For many years Kale performed as Vera Bila & Kale (Vera White and The Blacks, as it translates). This relationship lasted until September 2005.
Kale come from a small town in Bohemia (Czech Republic), Rokycany, about 70 kilometers west of Prague, in the heart of Eastern Europe. As with most Roma (Gypsy) groups, all of the band members belong to the same family.
In the mid-1980s the top Czech folk band, Nerez, saw Vera performing with Kale at a folk festival and were so impressed that they began inviting them to guest at their sold out concerts.

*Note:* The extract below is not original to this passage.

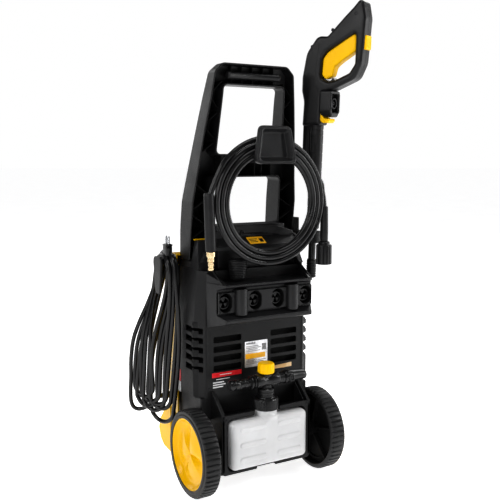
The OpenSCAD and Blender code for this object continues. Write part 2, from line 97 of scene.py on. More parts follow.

When the time came to record their first album, Rom-Pop, Kale had to choose from their vast repertoire. With the help of the producers, Zuzana Navarova and Vit Sazavsky from Nerez, they selected 16 songs which they felt expressed their roots as well as others which represented a development and natural progression of traditional Gypsy music. Lyrically, the songs describe the trials and tribulations of Gypsy life. While their sound is based on acoustic guitars supplemented here and there by fiddle, saxophone or drums, the rich vocals of Vera and the four male members of the band set the band apart from their Roma colleagues. Rom-Pop was released to great critical acclaim which culminated in Kale’s nomination for the Czech Grammy as Newcomer of the Year.
With Rom-Pop still very much alive, the band was so full of new ideas that the record company could no longer hold them back and thus sent them to the studio to record a follow-up album, Kale Kaloré. The main development from the debut album, which is heavy with contributions from guest musicians and other people’s compositions, is that the band felt confident enough in their own abilities to write and record it all themselves, helped only by the producer, Zuzana Navarova, and a guest violinist. The result is more compact and closer to the roots and further confirms the band’s international potential.
In the beginning of September 2005, Vera Bila left the band. Kale replaced its most charismatic performer with Dezider Lucka, a member of Kale.
Says band member Emil “Pupa” Miko about the importance of music in Gypsy culture: “Music belongs to our lives, it’s tied to our history. It is a living part of us.”